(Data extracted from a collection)
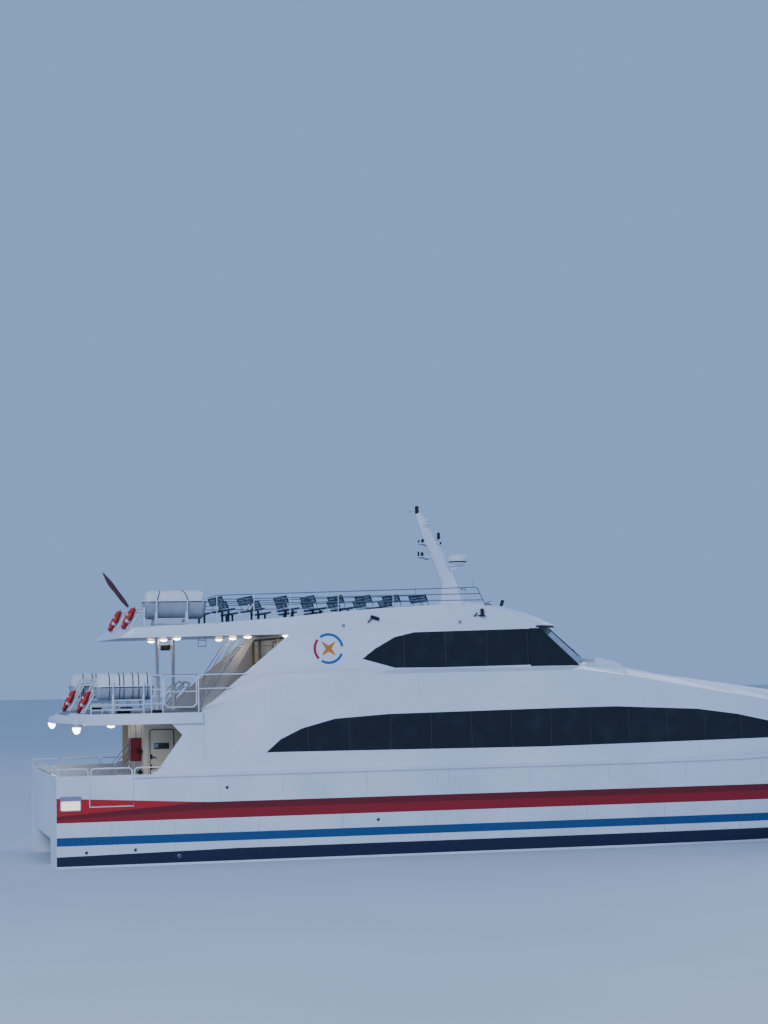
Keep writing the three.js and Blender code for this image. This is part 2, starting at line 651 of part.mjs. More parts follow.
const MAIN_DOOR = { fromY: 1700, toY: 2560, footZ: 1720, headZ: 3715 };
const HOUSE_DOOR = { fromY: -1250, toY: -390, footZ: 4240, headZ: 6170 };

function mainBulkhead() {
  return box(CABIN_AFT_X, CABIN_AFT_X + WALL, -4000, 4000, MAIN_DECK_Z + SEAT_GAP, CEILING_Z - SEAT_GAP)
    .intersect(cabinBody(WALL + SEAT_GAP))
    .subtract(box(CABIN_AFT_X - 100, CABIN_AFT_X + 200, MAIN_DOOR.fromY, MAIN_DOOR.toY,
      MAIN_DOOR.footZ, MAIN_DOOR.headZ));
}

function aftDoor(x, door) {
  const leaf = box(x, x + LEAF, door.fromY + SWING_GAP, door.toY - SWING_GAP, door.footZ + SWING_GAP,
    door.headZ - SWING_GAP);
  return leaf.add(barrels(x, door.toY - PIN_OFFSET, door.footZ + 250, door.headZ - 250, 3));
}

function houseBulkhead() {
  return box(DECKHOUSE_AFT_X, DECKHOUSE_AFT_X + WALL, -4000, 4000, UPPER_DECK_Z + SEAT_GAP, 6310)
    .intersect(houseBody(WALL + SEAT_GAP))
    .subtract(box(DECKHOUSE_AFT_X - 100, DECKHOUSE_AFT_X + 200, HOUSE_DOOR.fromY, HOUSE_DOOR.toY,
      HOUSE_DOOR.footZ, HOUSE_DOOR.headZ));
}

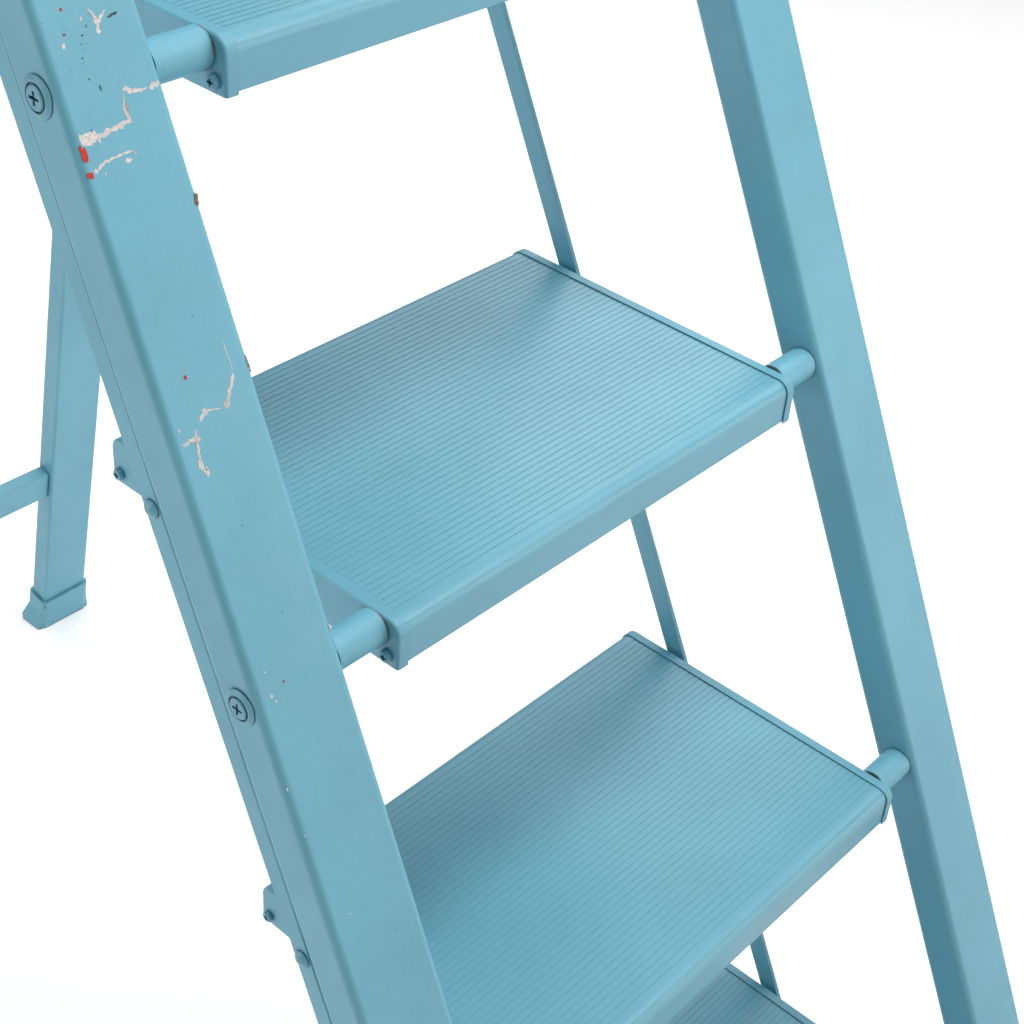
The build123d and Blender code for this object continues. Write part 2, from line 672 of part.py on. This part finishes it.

• _STATED GOAL_
Reproduce the records word for word.

• _RESPONSE BELOW_
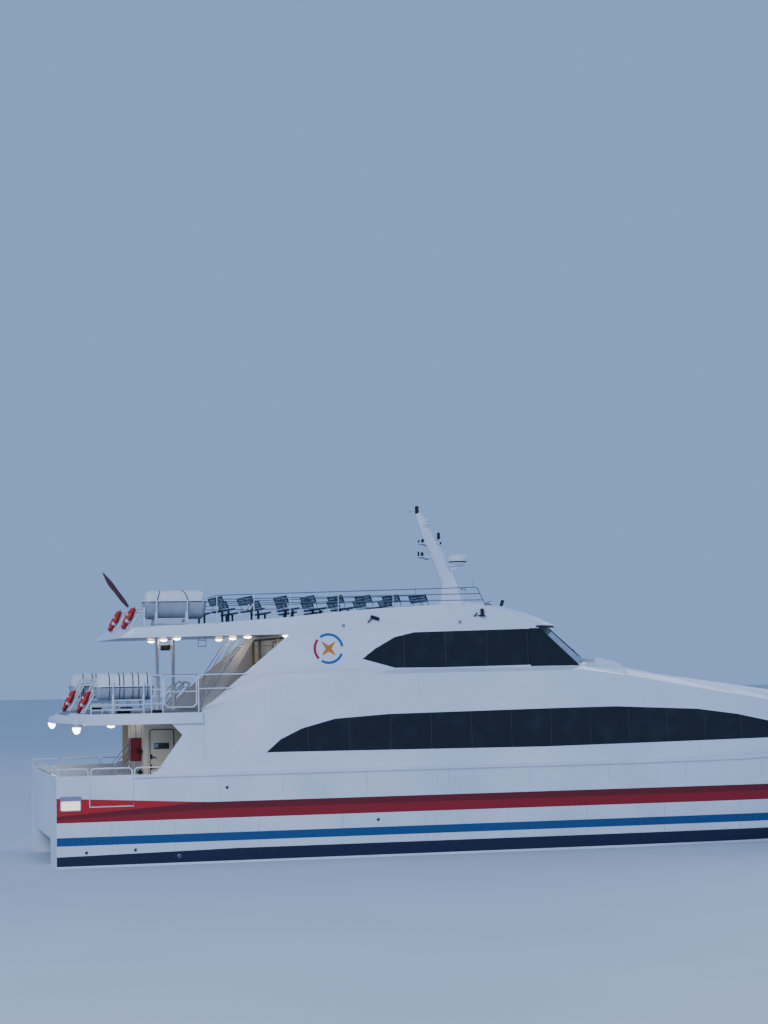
Keep writing the three.js and Blender code for this image. This is part 2, starting at line 651 of part.mjs. More parts follow.
const MAIN_DOOR = { fromY: 1700, toY: 2560, footZ: 1720, headZ: 3715 };
const HOUSE_DOOR = { fromY: -1250, toY: -390, footZ: 4240, headZ: 6170 };

function mainBulkhead() {
  return box(CABIN_AFT_X, CABIN_AFT_X + WALL, -4000, 4000, MAIN_DECK_Z + SEAT_GAP, CEILING_Z - SEAT_GAP)
    .intersect(cabinBody(WALL + SEAT_GAP))
    .subtract(box(CABIN_AFT_X - 100, CABIN_AFT_X + 200, MAIN_DOOR.fromY, MAIN_DOOR.toY,
      MAIN_DOOR.footZ, MAIN_DOOR.headZ));
}

function aftDoor(x, door) {
  const leaf = box(x, x + LEAF, door.fromY + SWING_GAP, door.toY - SWING_GAP, door.footZ + SWING_GAP,
    door.headZ - SWING_GAP);
  return leaf.add(barrels(x, door.toY - PIN_OFFSET, door.footZ + 250, door.headZ - 250, 3));
}

function houseBulkhead() {
  return box(DECKHOUSE_AFT_X, DECKHOUSE_AFT_X + WALL, -4000, 4000, UPPER_DECK_Z + SEAT_GAP, 6310)
    .intersect(houseBody(WALL + SEAT_GAP))
    .subtract(box(DECKHOUSE_AFT_X - 100, DECKHOUSE_AFT_X + 200, HOUSE_DOOR.fromY, HOUSE_DOOR.toY,
      HOUSE_DOOR.footZ, HOUSE_DOOR.headZ));
}

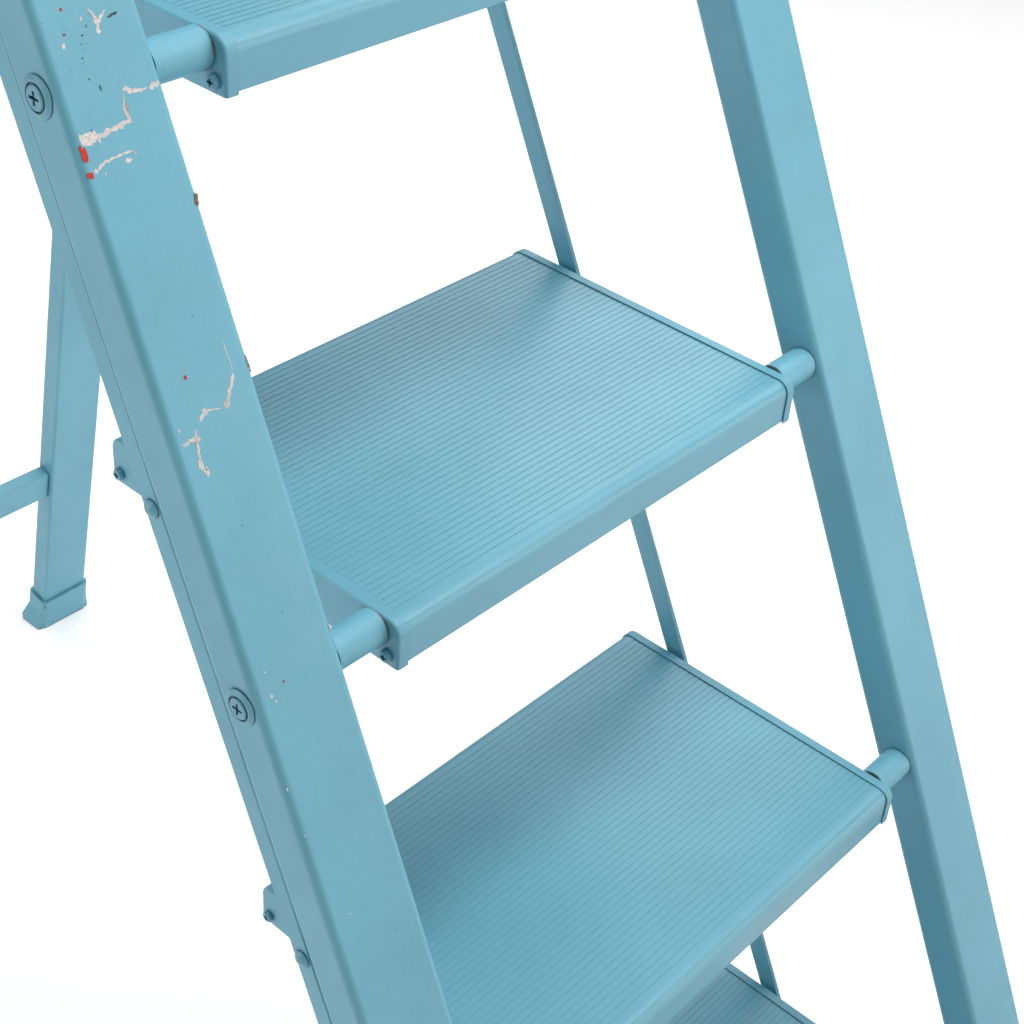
The build123d and Blender code for this object continues. Write part 2, from line 672 of part.py on. This part finishes it.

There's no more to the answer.